*Short problem*. Write the material out again in full, exactly.
-- Start Data section --
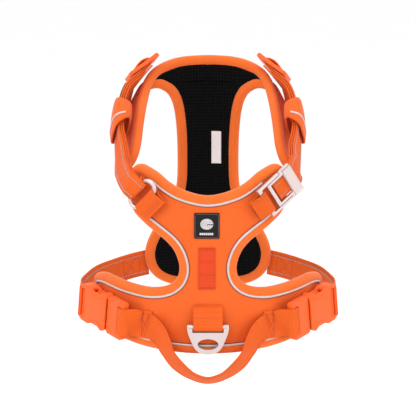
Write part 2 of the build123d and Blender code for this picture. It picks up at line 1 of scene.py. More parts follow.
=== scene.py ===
"""Looks of the no pull dog harness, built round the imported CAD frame.

Shapes are worked out in millimetres, in the frame's own axes, and become metres when a mesh is made.
"""
import math

import bmesh
import bpy
import numpy as np
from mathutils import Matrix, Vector
from mathutils.geometry import delaunay_2d_cdt


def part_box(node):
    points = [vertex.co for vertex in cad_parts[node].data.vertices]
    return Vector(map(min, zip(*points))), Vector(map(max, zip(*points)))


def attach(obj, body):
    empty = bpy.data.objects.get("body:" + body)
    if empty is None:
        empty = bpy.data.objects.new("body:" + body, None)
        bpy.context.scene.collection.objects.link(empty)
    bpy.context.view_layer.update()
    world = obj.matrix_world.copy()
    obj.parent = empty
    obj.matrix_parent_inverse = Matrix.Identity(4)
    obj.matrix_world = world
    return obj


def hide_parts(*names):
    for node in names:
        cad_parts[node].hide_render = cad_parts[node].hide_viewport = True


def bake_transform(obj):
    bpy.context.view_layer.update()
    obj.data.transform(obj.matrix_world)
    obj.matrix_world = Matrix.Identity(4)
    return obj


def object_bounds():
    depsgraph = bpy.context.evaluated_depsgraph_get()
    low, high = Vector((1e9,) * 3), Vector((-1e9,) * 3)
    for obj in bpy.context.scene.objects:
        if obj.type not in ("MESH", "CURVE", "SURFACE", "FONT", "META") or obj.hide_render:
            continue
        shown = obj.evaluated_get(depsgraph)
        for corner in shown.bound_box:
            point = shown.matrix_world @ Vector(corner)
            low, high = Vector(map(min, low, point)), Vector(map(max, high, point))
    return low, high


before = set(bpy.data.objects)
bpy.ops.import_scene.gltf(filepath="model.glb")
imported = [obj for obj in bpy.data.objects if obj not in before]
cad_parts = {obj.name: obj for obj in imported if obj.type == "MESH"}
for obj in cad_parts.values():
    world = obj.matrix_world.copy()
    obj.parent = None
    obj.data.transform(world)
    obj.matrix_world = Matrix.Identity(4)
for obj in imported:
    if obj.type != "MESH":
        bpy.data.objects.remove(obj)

CAD_BOX = [list(corner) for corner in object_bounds()]
MM = 0.001

# ---------------------------------------------------------------- sizes, in millimetres

GIRTH_A = 105.0             # half width of the girth ellipse, outer face
GIRTH_B = -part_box("saddle_shell")[0][1] / MM    # half depth of the girth ellipse
NECK_A = 68.0               # half width and depth of the chest's ellipse at the neck
NECK_B = 87.0
TAPER_LOW = 30.0            # heights between which the chest goes from one ellipse to the other
TAPER_HIGH = 110.0
PANEL = 5.4                 # thickness of the padded panels
BORDER = 7.8                # width of the saddle's border
BINDING = 7.5               # width of the chest's edge binding
TUCK = 1.2                  # how far a panel reaches under its border
CROWN = 4.5                 # distance over which a padded face rises from its edge
WEB_WIDE = 25.0
WEB_NECK = 20.0

# ---------------------------------------------------------------- small geometry tools


def unit(vectors):
    """Vectors scaled to length 1."""
    vectors = np.asarray(vectors, float)
    return vectors / np.maximum(np.linalg.norm(vectors, axis=-1, keepdims=True), 1e-9)


def run_lengths(points):
    """Distance along a path at each of its points."""
    return np.concatenate([[0], np.cumsum(np.linalg.norm(np.diff(points, axis=0), axis=1))])


def sample(data, lengths, wanted):
    """Rows of data, given at lengths, read off at the wanted lengths."""
    return np.stack([np.interp(wanted, lengths, column) for column in np.asarray(data).T], axis=-1)


def smooth_path(points, count, closed=False):
    """Even samples of a Catmull-Rom curve through points."""
    points = np.asarray(points, float)
    if closed:
        padded = np.vstack([points[-1], points, points[0], points[1]])
    else:
        padded = np.vstack([2 * points[0] - points[1], points, 2 * points[-1] - points[-2]])
    dense = []
    for index in range(1, len(padded) - 2):
        before, start, end, after = padded[index - 1:index + 3]
        t = np.linspace(0, 1, 24, endpoint=False)[:, None]
        dense.append(0.5 * (
            2 * start + (end - before) * t
            + (2 * before - 5 * start + 4 * end - after) * t ** 2
            + (3 * start - before - 3 * end + after) * t ** 3
        ))
    dense = np.vstack(dense + [padded[-2][None]])
    along = run_lengths(dense)
    return sample(dense, along, np.linspace(0, along[-1], count, endpoint=not closed))


def tangents(points, closed=False):
    """Unit directions along a path."""
    if closed:
        return unit(np.roll(points, -1, axis=0) - np.roll(points, 1, axis=0))
    return unit(np.gradient(points, axis=0))


def mirrored(points):
    """The same points on the other side of the YZ plane."""
    return np.asarray(points, float) * np.array([-1.0, 1.0, 1.0])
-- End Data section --
*Written answer*.
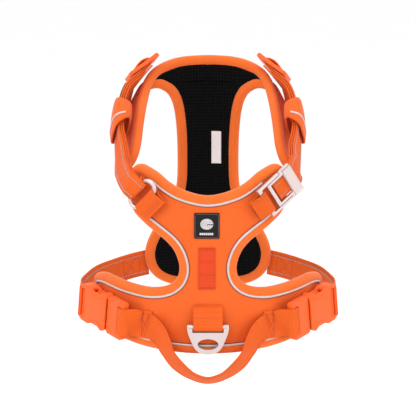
Write part 2 of the build123d and Blender code for this picture. It picks up at line 1 of scene.py. More parts follow.
=== scene.py ===
"""Looks of the no pull dog harness, built round the imported CAD frame.

Shapes are worked out in millimetres, in the frame's own axes, and become metres when a mesh is made.
"""
import math

import bmesh
import bpy
import numpy as np
from mathutils import Matrix, Vector
from mathutils.geometry import delaunay_2d_cdt


def part_box(node):
    points = [vertex.co for vertex in cad_parts[node].data.vertices]
    return Vector(map(min, zip(*points))), Vector(map(max, zip(*points)))


def attach(obj, body):
    empty = bpy.data.objects.get("body:" + body)
    if empty is None:
        empty = bpy.data.objects.new("body:" + body, None)
        bpy.context.scene.collection.objects.link(empty)
    bpy.context.view_layer.update()
    world = obj.matrix_world.copy()
    obj.parent = empty
    obj.matrix_parent_inverse = Matrix.Identity(4)
    obj.matrix_world = world
    return obj


def hide_parts(*names):
    for node in names:
        cad_parts[node].hide_render = cad_parts[node].hide_viewport = True


def bake_transform(obj):
    bpy.context.view_layer.update()
    obj.data.transform(obj.matrix_world)
    obj.matrix_world = Matrix.Identity(4)
    return obj


def object_bounds():
    depsgraph = bpy.context.evaluated_depsgraph_get()
    low, high = Vector((1e9,) * 3), Vector((-1e9,) * 3)
    for obj in bpy.context.scene.objects:
        if obj.type not in ("MESH", "CURVE", "SURFACE", "FONT", "META") or obj.hide_render:
            continue
        shown = obj.evaluated_get(depsgraph)
        for corner in shown.bound_box:
            point = shown.matrix_world @ Vector(corner)
            low, high = Vector(map(min, low, point)), Vector(map(max, high, point))
    return low, high


before = set(bpy.data.objects)
bpy.ops.import_scene.gltf(filepath="model.glb")
imported = [obj for obj in bpy.data.objects if obj not in before]
cad_parts = {obj.name: obj for obj in imported if obj.type == "MESH"}
for obj in cad_parts.values():
    world = obj.matrix_world.copy()
    obj.parent = None
    obj.data.transform(world)
    obj.matrix_world = Matrix.Identity(4)
for obj in imported:
    if obj.type != "MESH":
        bpy.data.objects.remove(obj)

CAD_BOX = [list(corner) for corner in object_bounds()]
MM = 0.001

# ---------------------------------------------------------------- sizes, in millimetres

GIRTH_A = 105.0             # half width of the girth ellipse, outer face
GIRTH_B = -part_box("saddle_shell")[0][1] / MM    # half depth of the girth ellipse
NECK_A = 68.0               # half width and depth of the chest's ellipse at the neck
NECK_B = 87.0
TAPER_LOW = 30.0            # heights between which the chest goes from one ellipse to the other
TAPER_HIGH = 110.0
PANEL = 5.4                 # thickness of the padded panels
BORDER = 7.8                # width of the saddle's border
BINDING = 7.5               # width of the chest's edge binding
TUCK = 1.2                  # how far a panel reaches under its border
CROWN = 4.5                 # distance over which a padded face rises from its edge
WEB_WIDE = 25.0
WEB_NECK = 20.0

# ---------------------------------------------------------------- small geometry tools


def unit(vectors):
    """Vectors scaled to length 1."""
    vectors = np.asarray(vectors, float)
    return vectors / np.maximum(np.linalg.norm(vectors, axis=-1, keepdims=True), 1e-9)


def run_lengths(points):
    """Distance along a path at each of its points."""
    return np.concatenate([[0], np.cumsum(np.linalg.norm(np.diff(points, axis=0), axis=1))])


def sample(data, lengths, wanted):
    """Rows of data, given at lengths, read off at the wanted lengths."""
    return np.stack([np.interp(wanted, lengths, column) for column in np.asarray(data).T], axis=-1)


def smooth_path(points, count, closed=False):
    """Even samples of a Catmull-Rom curve through points."""
    points = np.asarray(points, float)
    if closed:
        padded = np.vstack([points[-1], points, points[0], points[1]])
    else:
        padded = np.vstack([2 * points[0] - points[1], points, 2 * points[-1] - points[-2]])
    dense = []
    for index in range(1, len(padded) - 2):
        before, start, end, after = padded[index - 1:index + 3]
        t = np.linspace(0, 1, 24, endpoint=False)[:, None]
        dense.append(0.5 * (
            2 * start + (end - before) * t
            + (2 * before - 5 * start + 4 * end - after) * t ** 2
            + (3 * start - before - 3 * end + after) * t ** 3
        ))
    dense = np.vstack(dense + [padded[-2][None]])
    along = run_lengths(dense)
    return sample(dense, along, np.linspace(0, along[-1], count, endpoint=not closed))


def tangents(points, closed=False):
    """Unit directions along a path."""
    if closed:
        return unit(np.roll(points, -1, axis=0) - np.roll(points, 1, axis=0))
    return unit(np.gradient(points, axis=0))


def mirrored(points):
    """The same points on the other side of the YZ plane."""
    return np.asarray(points, float) * np.array([-1.0, 1.0, 1.0])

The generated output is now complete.